To replace the latch mechanism or the rubber grommet you will need to remove it from the chassis. Use a 10mm wrench and remove the two nuts and washers from each cover (red arrows). The covers originally came with drain tubes (yellow arrow) to drain any water down out through the bottom of the car but most of these have long since been lost. If your vehicle does not have the drain tubes you can make your own from the right sized tubing and run it down and out through the drain hole in the rear.

Depending on the size of your fingers you may be able to separate the rod end (yellow arrow) from the ball (red arrow) on the latch while the latch is still in place.
Figure 3

Depending on the size of your fingers you may be able to separate the rod end (yellow arrow) from the ball (red arrow) on the latch while the latch is still in place. If you can't don't worry. Just carefully remove the latch from its two posts and then separate the rod from the latch.

Do not try and force the ball joint cup off the latch; there is a clip on the end of the cup (red arrow).
Figure 4

Do not try and force the ball joint cup off the latch; there is a clip on the end of the cup (red arrow). Once you use a small flathead screwdriver to open the clip the end will separate and the rod will easily come off the latch.

With the latch off you can see the most common problem with old latches.
Figure 5

With the latch off you can see the most common problem with old latches. There is a rubber grommet (red arrow) on the underside of the latch that sits between the post and the latch. As these get hard, old or brittle with age they can disintegrate and allow metal on metal contact between the post and the latch.

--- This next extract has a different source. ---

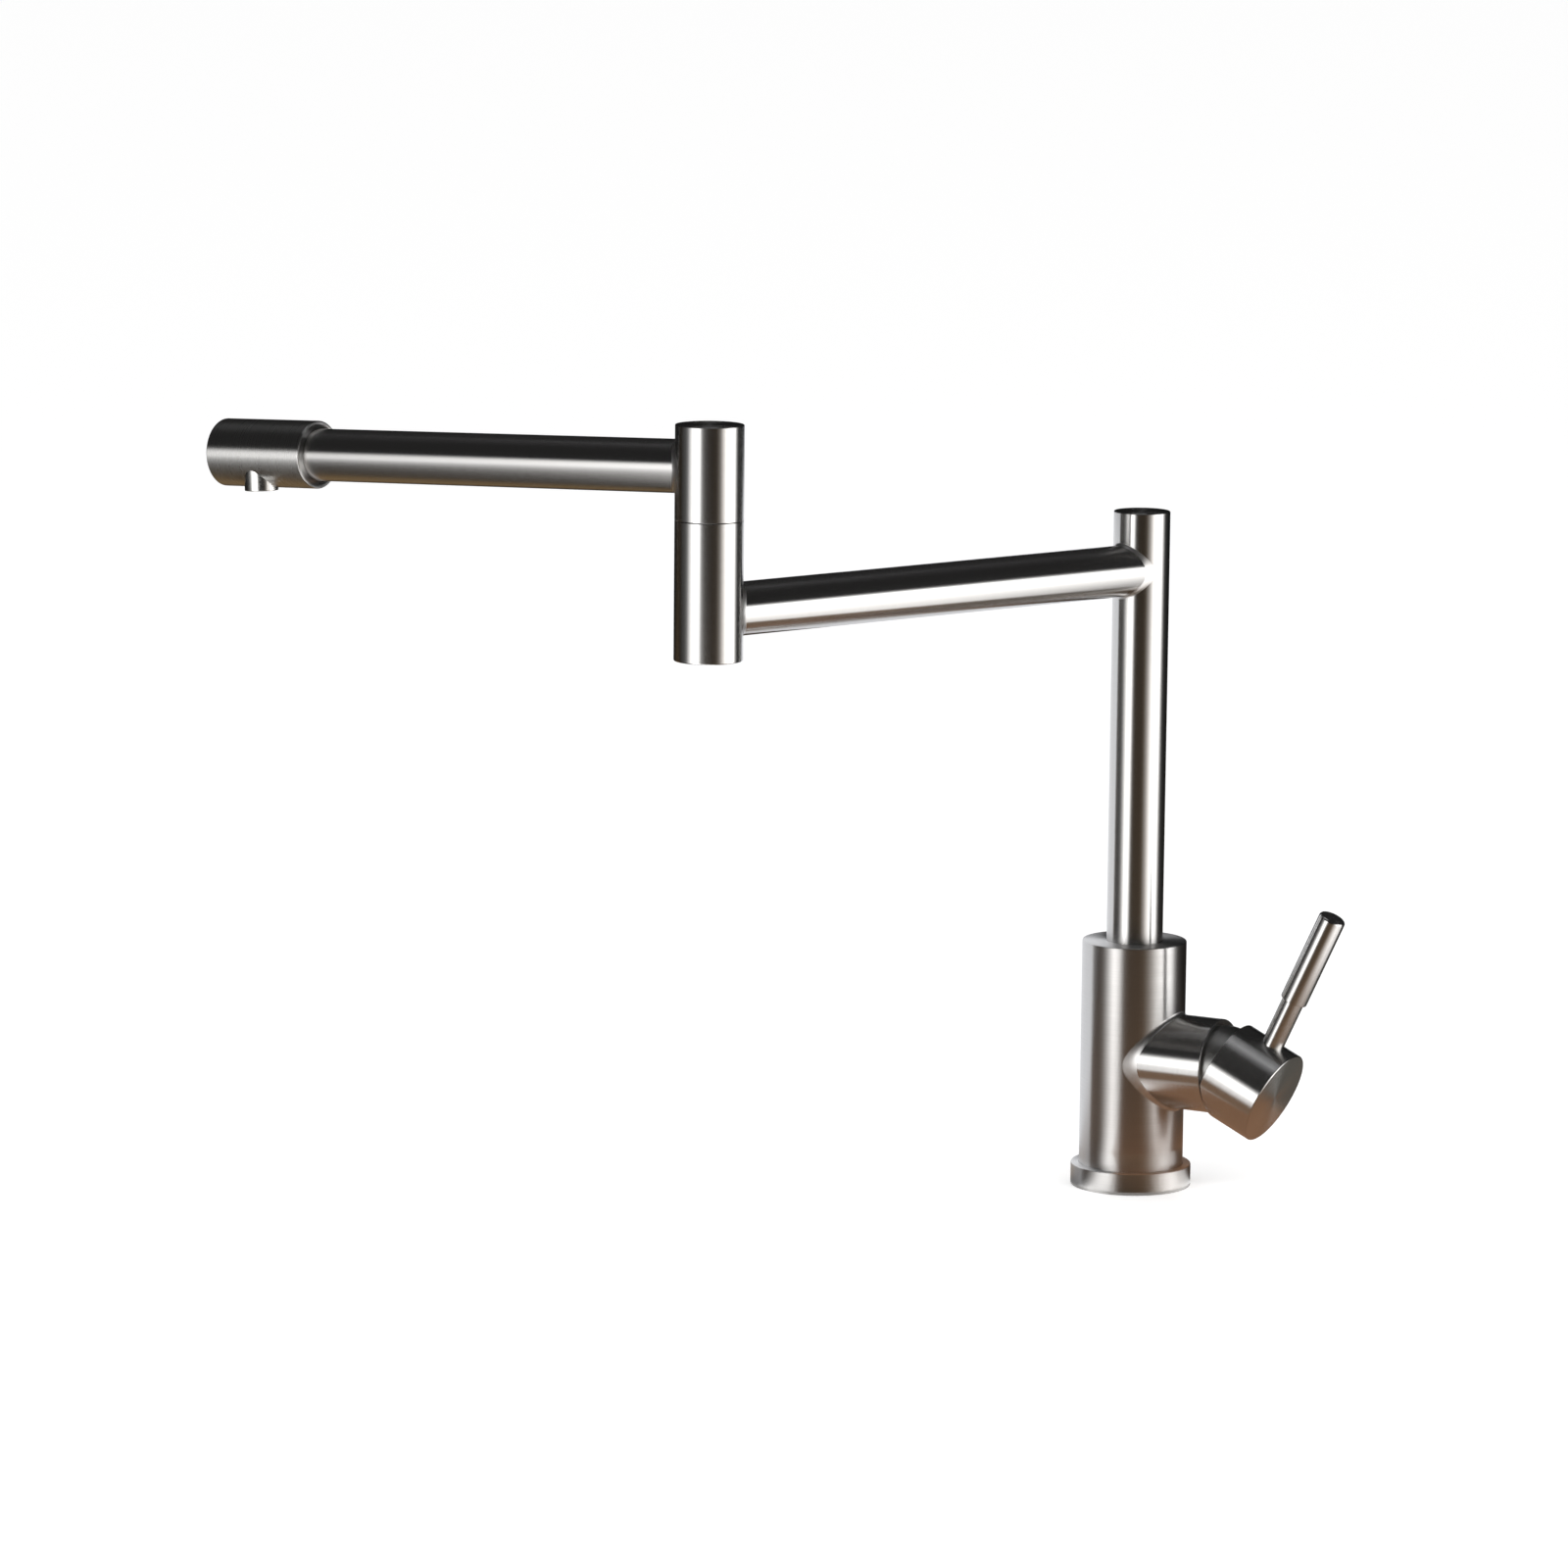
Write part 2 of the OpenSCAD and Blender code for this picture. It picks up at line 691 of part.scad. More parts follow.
// Brass spigot in the foot of the riser, which carries water up from the manifold
module riser_spigot() {
    foot_z = socket_z0 + spigot_foot_gap;
    color(brass) difference() {
        union() {
            translate([0, 0, riser_z0]) cylinder(r = riser_id / 2 - fixed_gap, h = spigot_plug_h);
            translate([0, 0, foot_z]) cylinder(d = spigot_journal_d, h = riser_z0 - foot_z + over);
        }
        translate([0, 0, foot_z - over]) cylinder(d = water_bore_d, h = 2 * socket_depth + spigot_plug_h);
        for (level = spigot_seals)
            tube(riser_d, spigot_journal_d / 2 - seal_cord,
                socket_z0 + level - seal_groove_w / 2, socket_z0 + level + seal_groove_w / 2);
    }
}

// Rubber rings in the spigot's grooves
module riser_o_rings() {
    color(rubber) for (level = spigot_seals)
        cord_ring(spigot_journal_d / 2 - seal_cord / 2 + fixed_gap / 2, seal_cord, socket_z0 + level);
}

// Lower arm tube, cut to the round of the riser and of the elbow
module lower_arm_tube() {
    color(steel) difference() {
        on_arm1() along_x() tube(arm_d / 2, arm_id / 2, 0, arm1_len);
        translate([0, 0, arm1_z - riser_d]) cylinder(d = riser_d, h = 2 * riser_d);
        at_elbow() translate([0, 0, arm1_z - elbow_d]) cylinder(d = elbow_d, h = 2 * elbow_d);
    }
}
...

Remove the old grommet (red arrow) from the latch making sure you get it all out and clean.
Figure 6

Remove the old grommet (red arrow) from the latch making sure you get it all out and clean. Then lubricate the latch.

Make sure that the orientation of the grommet (red arrow) lines up with the conical shape of the latch pin.
Figure 7

Make sure that the orientation of the grommet (red arrow) lines up with the conical shape of the latch pin.

Use the appropriate sized socket and push the grommet into place.
Figure 8

Use the appropriate sized socket and push the grommet into place. You can now reinstall the latch.

Check the condition of the latch post plate by lifting up the rubber gasket over the latch plate.
Figure 9

Check the condition of the latch post plate by lifting up the rubber gasket over the latch plate. If the posts have separated from the plate, you will need to replace this piece. Simply remove the gasket, lift the plate up and out, and install a new one.

With the latches reinstalled and only finger tight you need to check the alignment with the post.
Figure 10

With the latches reinstalled and only finger tight you need to check the alignment with the post. To adjust the alignment loosen the two 6mm 12 points and align the posts with the opening in the latch. Next you need to adjust the height of the posts in relation to the latch. Begin by loosening the lock nut and turning the posts until when you try and lock the hatch both sides will not seat in the latches. Next, turn each post a full turn so they are extended more. You should be all set. Doublecheck everything. Then tighten everything down and check again.